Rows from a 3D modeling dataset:
--- --- ---

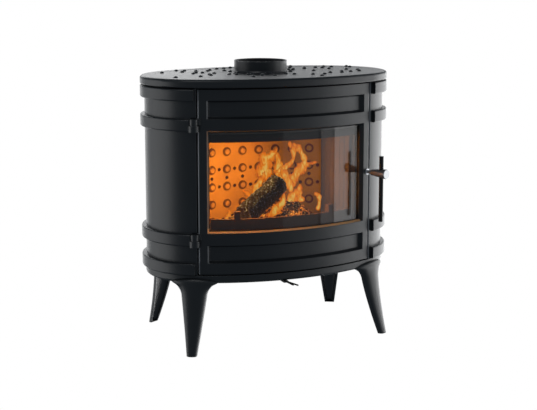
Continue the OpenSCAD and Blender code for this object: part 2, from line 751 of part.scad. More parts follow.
slide_top = base_top - base_plate_t - seat;
slide_w = 2 * slot_pitch + slot_w + 48;
slide_d = slot_l + 24;
lever_z = leg_h - slide_t - 1.5;
lever_x = -30;
lever_w = 14;
fork = [[45, 19], [74, 31]];    // direction and length of the fork's prongs
fork_dip = 20;     // degrees, the prongs point down
guide_w = 5;
module air_slide() {
    tip_y = -half_d - 4;
    slide_front = slot_y - slide_d / 2;
    color(dark_iron) {
        difference() {
            translate([-slide_w / 2, slide_front, slide_top - slide_t])
                cube([slide_w, slide_d, slide_t]);
            for (i = slots) translate([i * slot_pitch - slot_w / 2, slot_y - slot_l / 2,
                slide_top - slide_t - lap])
                cube([slot_w, slot_l, slide_t + 2 * lap]);
        }
        // The arm steps down and runs out under the rim; it ends in a fork that leans right.
        translate([lever_x, slide_front + 2, lever_z]) cube([lever_w, slide_t, slide_top - lever_z]);
        translate([lever_x, tip_y, lever_z]) cube([lever_w, slide_front + 6 - tip_y, slide_t]);
        for (prong = fork) translate([lever_x + 9, tip_y + 4, lever_z + 0.5])
            rotate([0, 0, prong[0]]) rotate([fork_dip, 0, 0]) {
                translate([-3.5, -prong[1], 0]) cube([7, prong[1], slide_t - 1]);
                translate([0, -prong[1], 0]) cylinder(d = 7, h = slide_t - 1);
            }
    }
}
module air_slide_guides() {
    color(dark_iron) for (side = [-1, 1]) translate([0, slot_y + side * (slide_d / 2 + 0.5), 0])
        mirror([0, side < 0 ? 1 : 0, 0]) {
            translate([-slide_w / 2, 0, slide_top - slide_t - 2 * seat - 3])
                cube([slide_w, guide_w, slide_t + 3 * seat + 3]);
            if (side > 0) translate([-slide_w / 2, -6, slide_top - slide_t - 2 * seat - 3])
                cube([slide_w, guide_w + 4, 3]);
            if (side < 0) for (x = [-slide_w / 2, slide_w / 2 - 30])
                translate([x, -6, slide_top - slide_t - 2 * seat - 3]) cube([30, guide_w + 4, 3]);
        }
}

// ---------------------------------------------------------------- door
// A cut whose walls slope inward by the draft, as a pattern maker leaves them.
module drafted_cut(z0, z1, depth) {
    k = tan(draft);
    deep_deg = window_deg - asin(depth * k / (face_r - depth));
    far = 90;
    far_deg = window_deg + asin(far * k / (face_r + far));
    function plan(deg, off) = [(face_r + off) * sin(deg), face_y - (face_r + off) * cos(deg)];
    // A point a tenth past b on the line from a, so that the walls cross the floor of the cut.
    function past(a, b) = b + (b - a) / 10;
    intersection() {
        front_arc(joint_deg) polygon([[lap, z0 - lap * k], [lap, z1 + lap * k],
            [-depth, z1 - depth * k], [-depth, z0 + depth * k]]);
        translate([0, 0, z0 - lap]) linear_extrude(z1 - z0 + 2 * lap)
            polygon([plan(-far_deg, far), plan(far_deg, far),
                past(plan(far_deg, far), plan(deep_deg, -depth)), [0, face_y - face_r / 2],
                past(plan(-far_deg, far), plan(-deep_deg, -depth))]);
    }
}
// Rectangle on the curved door, from one offset to another.
module face_block(half_deg, off0, off1, z0, z1) { front_arc(half_deg) box2d(off0, off1, z0, z1); }

door_low = base_top + door_gap;
door_high = body_top - door_gap;
glass_z0 = window_bottom - glass_cover + recess_d * tan(draft);
glass_z1 = window_top + glass_cover - recess_d * tan(draft);
clamp_edge = 11;    // clamp bars beyond the glass, above and below
rope_low = base_top + 5;
rope_high = lining_top + 8;

// Loop of square packing, or the groove for it when it is let out by the play.
module rope_path(play = 0) {
    play_deg = asin(play / face_r);
    off0 = door_back - rope_w + rope_deep - 2 * play;
    difference() {
        face_block(rope_deg + play_deg, off0, door_back + rope_deep + play, rope_low - play, rope_high + play);
        face_block(rope_in_deg - play_deg, off0 - lap, door_back + rope_deep + lap,
            rope_low + rope_w + play, rope_high - rope_w - play);
    }
}
module edge_rounding(side) {
    at_face(side * door_deg, 0, door_low - lap) mirror([side < 0 ? 1 : 0, 0, 0]) difference() {
        translate([-door_round, -lap, 0])
            cube([door_round + 3, door_round + lap, door_high - door_low + 2 * lap]);
        translate([-door_round, door_round, -lap])
            cylinder(r = door_round, h = door_high - door_low + 4 * lap);
    }
}
module door_frame() {
    color(iron) difference() {
        union() {
            difference() {
                face_block(door_deg, door_back, 0, door_low, door_high);
                for (side = [-1, 1]) edge_rounding(side);
                drafted_cut(low_panel_z, low_panel_z + low_panel_h, recess_d);
                drafted_cut(high_panel_z, high_panel_z + high_panel_h, recess_d);
                drafted_cut(window_bottom, window_top, recess_d + 2);
                // Pocket behind the window for the gasket, the glass and its clamp bars.
                face_block(pocket_deg, door_back - lap, -recess_d, glass_z0 - clamp_edge - 0.6,
                    glass_z1 + clamp_edge + 0.6);
                // Hollow back below the window and above the rope.
                face_block(clear_deg, door_back - lap, -recess_d - 6, rope_low + rope_w + 6,
                    glass_z0 - clamp_edge - 9);
                face_block(clear_deg, door_back - lap, -recess_d - 6, rope_high + 8, door_high - 12);
                rope_path(2 * running);
                for (z = hinge_levels) barrel(z - knuckle_h - knuckle_play,
                    barrel_body_d + 2 * knuckle_play, knuckle_h + knuckle_play + washer_t / 2);
            }
            for (z = hinge_levels) {
                barrel(z + washer_t + seat / 2, barrel_door_d, knuckle_h - washer_t - seat / 2);
                at_face(-hinge_deg, hinge_out, z + washer_t + seat / 2)
                    cube([hinge_side + door_gap + door_round + 2, hinge_out + lug_in,
                        knuckle_h - washer_t - seat / 2]);
            }
        }
        for (z = hinge_levels) pin_bore(z, knuckle_h - pin_blind);
        at_shaft() translate([0, 0, -door_t - lap])
            cylinder(d = shaft_d + 2 * running, h = door_t + 2 * lap);
    }
}
module glass_gasket() {
    color([0.75, 0.74, 0.70]) difference() {
        face_block(glass_deg, glass_front, -recess_d, glass_z0, glass_z1);
        face_block(clear_deg + 0.1, glass_front - lap, lap - recess_d, glass_z0 + glass_cover - 1,
            glass_z1 - glass_cover + 1);
    }
}
module door_glass() {
    color([0.75, 0.45, 0.20, 0.35]) face_block(glass_deg, glass_back, glass_front, glass_z0, glass_z1);
}
clamp_screw_x = [-190, -68, 68, 190];
clamp_screw_z = [glass_z0 - clamp_edge / 2, glass_z1 + clamp_edge / 2];
module glass_clamps() {
    color(dark_iron) difference() {
        for (z = [glass_z0 - clamp_edge, glass_z1 - glass_cover + 1])
            face_block(glass_deg, door_back + 1, glass_back, z, z + clamp_edge + glass_cover - 1);
        for (x = clamp_screw_x) for (z = clamp_screw_z) at_face(face_deg(x), 0, z) rotate([90, 0, 0])
            translate([0, 0, door_back - lap]) cylinder(d = 5 + 2 * seat, h = door_t);
    }
}
module clamp_screws() {
    color(steel) for (x = clamp_screw_x) for (z = clamp_screw_z) at_face(face_deg(x), door_back + 1, z)
        rotate([90, 0, 0]) mirror([0, 0, 1]) screw(5, door_t - 1 - recess_d - 0.5, 8.5, 2.2);
}
module door_seal() { color([0.62, 0.61, 0.58]) rope_path(); }

// ---------------------------------------------------------------- hinges
module hinge_pins() {
    color(steel) for (z = hinge_levels)
        barrel(z - knuckle_h + pin_blind, pin_d, barrel_h - 2 * pin_blind - 0.5);
}
module hinge_washers() {
    color([0.72, 0.55, 0.25]) for (z = hinge_levels) at_face(-hinge_deg, hinge_out, z)
        ring(barrel_door_d / 2 - 1, pin_d / 2 + 2 * running, washer_t);
}

// ---------------------------------------------------------------- handle and latch
tongue_w = 10;
tongue_t = 5;
tongue_mid = (frame_front + frame_back) / 2 + 1;
keeper_low = tongue_l + 3;
keeper_high = 8;
keeper_deep = tongue_t + 2;
keeper_t = 3;
nut_t = 5;
hub_wall = 1.8;
// Turned stem: [height above the face, radius], from the door out to the cap.
stem_steps = [[0.3, 8.5], [3, 8.5], [4, 5.5], [11, 4.6], [20, 8.6], [33, 9.2], [35, 10.8],
    [bar_out + bar_d / 2 + 1.7, 11.6]];
stem_end = stem_steps[len(stem_steps) - 1][0];
module handle_stem() {
    color(steel) at_shaft() difference() {
        union() {
            rotate_extrude() polygon(concat([[0, stem_steps[0][0]]],
                [for (s = stem_steps) [s[1], s[0]]], [[0, stem_end]]));
            translate([0, 0, tongue_mid - tongue_t / 2 - nut_t - 1])
                cylinder(d = shaft_d, h = -tongue_mid + tongue_t / 2 + nut_t + 2);
        }
        translate([0, -tongue_l, bar_out]) rotate([-90, 0, 0])
            cylinder(d = bar_d + 2 * running, h = 2 * tongue_l);
    }
}
module handle_bar() {
    color([0.05, 0.05, 0.055]) at_shaft() translate([0, -bar_down, bar_out]) rotate([-90, 0, 0])
        cylinder(d = bar_d, h = bar_up + bar_down);
}
module handle_cap() {
    edge = 1.2;
    color(steel) at_shaft() translate([0, 0, stem_end]) {
        cylinder(d = cap_d, h = cap_t - edge);
        translate([0, 0, cap_t - edge]) cylinder(d1 = cap_d, d2 = cap_d - 2 * edge, h = edge);
    }
}
// The tongue hangs down at rest, clear of its keeper, and turns a quarter to the right.
module latch_tongue() {
    color(steel) at_shaft() translate([0, 0, tongue_mid - tongue_t / 2]) difference() {
        union() {
            translate([-tongue_w / 2, -tongue_l + tongue_w / 2, 0])
                cube([tongue_w, tongue_l - tongue_w / 2, tongue_t]);
            translate([0, -tongue_l + tongue_w / 2, 0]) cylinder(d = tongue_w, h = tongue_t);
            cylinder(r = shaft_d / 2 + hub_wall, h = tongue_t);
        }
        translate([0, 0, -lap]) cylinder(d = shaft_d + 2 * running, h = tongue_t + 2 * lap);
    }
}
module latch_nut() {
    color(steel) at_shaft() translate([0, 0, tongue_mid - tongue_t / 2 - nut_t]) difference() {
        cylinder(r = shaft_d / 2 + hub_wall, h = nut_t, $fn = 6);
        translate([0, 0, -lap]) cylinder(d = shaft_d + 2 * running, h = nut_t + 2 * lap);
    }
}
// Hardened plate behind the flange of the side casting, with a slot for the turned tongue.
module at_keeper() { at_face(joint_deg, tongue_mid, shaft_z) children(); }
module keeper_slot() {
    translate([-lap, -keeper_deep / 2, -keeper_low])
        cube([wall + keeper_t + 2 * lap, keeper_deep, keeper_low + keeper_high]);
}
// The plate lies on the inner side of the flange, which leans by flange_deg.
module latch_keeper() {
    centre = end_r + tongue_mid;
    color(steel) at_keeper() difference() {
        translate([0, centre, 0]) rotate([0, 0, flange_deg])
            translate([running, -centre - keeper_deep / 2 - 5, -keeper_low - 7])
                cube([keeper_t, keeper_deep + 10, keeper_low + keeper_high + 14]);
        keeper_slot();
    }
}

base_plate();
leg_front_left();
leg_front_right();
leg_rear_left();
leg_rear_right();
leg_bolts();
side_left();
side_right();
back_panel();
front_frame();
top_plate();
flue_collar();
collar_bolts();
tie_rods();
fire_back();
liner_left();
liner_right();
baffle_plate();
hearth_plate();
fire_grate();
log_retainer();
firewood_log();
ember_bed();
ash_pan();
air_slide();
air_slide_guides();
door_frame();
glass_gasket();
door_glass();
glass_clamps();
clamp_screws();
door_seal();
hinge_pins();
hinge_washers();
handle_stem();
handle_bar();
handle_cap();
latch_tongue();
latch_nut();
latch_keeper();
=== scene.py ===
import json
import math
import random

import bpy
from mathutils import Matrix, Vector, noise

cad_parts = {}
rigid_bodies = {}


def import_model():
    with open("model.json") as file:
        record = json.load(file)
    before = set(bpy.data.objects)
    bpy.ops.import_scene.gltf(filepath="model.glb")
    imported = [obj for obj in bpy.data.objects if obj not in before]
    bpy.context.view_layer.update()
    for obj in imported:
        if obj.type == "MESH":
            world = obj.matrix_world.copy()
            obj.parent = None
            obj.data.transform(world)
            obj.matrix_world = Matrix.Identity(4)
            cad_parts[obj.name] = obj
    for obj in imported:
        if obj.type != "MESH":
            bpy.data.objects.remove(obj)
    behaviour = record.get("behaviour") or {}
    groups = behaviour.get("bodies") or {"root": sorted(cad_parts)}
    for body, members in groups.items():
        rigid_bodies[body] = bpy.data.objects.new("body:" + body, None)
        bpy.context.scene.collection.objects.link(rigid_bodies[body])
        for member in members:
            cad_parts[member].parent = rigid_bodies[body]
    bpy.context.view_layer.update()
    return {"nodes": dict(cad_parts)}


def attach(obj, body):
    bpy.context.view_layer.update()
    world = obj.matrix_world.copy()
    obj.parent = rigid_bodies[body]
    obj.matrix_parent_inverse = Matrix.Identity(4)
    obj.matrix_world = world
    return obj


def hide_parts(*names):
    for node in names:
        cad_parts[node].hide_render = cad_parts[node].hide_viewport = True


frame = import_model()
NODES = frame["nodes"]

# ---- body castings: base, left end, back, top plate, flue collar ------------------------------
# Sand-cast iron in satin black stove paint. Four tie rods clamp the ends and the back between the
# base and the top plate; the collar is bolted on. The sand leaves a pebbled grain.
STOVE_BLACK = (0.0095, 0.0120, 0.0142)
PATCHES, PEBBLES, GRAIN = 7.0, 260.0, 900.0    # clouds for each metre
PEBBLE_HEIGHT = 0.00035
MOTTLING = (0.86, 1.12)


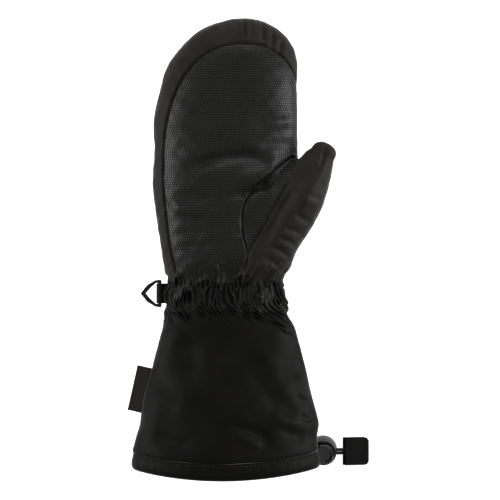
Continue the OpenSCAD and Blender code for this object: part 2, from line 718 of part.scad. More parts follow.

--- --- ---

GIVEN EXERCISE:
Reproduce only the lines from the one containing "base_plate();" through the one containing "cad_parts[obj.name] = obj", inclusive of both.

CORRECT RESULT:
base_plate();
leg_front_left();
leg_front_right();
leg_rear_left();
leg_rear_right();
leg_bolts();
side_left();
side_right();
back_panel();
front_frame();
top_plate();
flue_collar();
collar_bolts();
tie_rods();
fire_back();
liner_left();
liner_right();
baffle_plate();
hearth_plate();
fire_grate();
log_retainer();
firewood_log();
ember_bed();
ash_pan();
air_slide();
air_slide_guides();
door_frame();
glass_gasket();
door_glass();
glass_clamps();
clamp_screws();
door_seal();
hinge_pins();
hinge_washers();
handle_stem();
handle_bar();
handle_cap();
latch_tongue();
latch_nut();
latch_keeper();
=== scene.py ===
import json
import math
import random

import bpy
from mathutils import Matrix, Vector, noise

cad_parts = {}
rigid_bodies = {}


def import_model():
    with open("model.json") as file:
        record = json.load(file)
    before = set(bpy.data.objects)
    bpy.ops.import_scene.gltf(filepath="model.glb")
    imported = [obj for obj in bpy.data.objects if obj not in before]
    bpy.context.view_layer.update()
    for obj in imported:
        if obj.type == "MESH":
            world = obj.matrix_world.copy()
            obj.parent = None
            obj.data.transform(world)
            obj.matrix_world = Matrix.Identity(4)
            cad_parts[obj.name] = obj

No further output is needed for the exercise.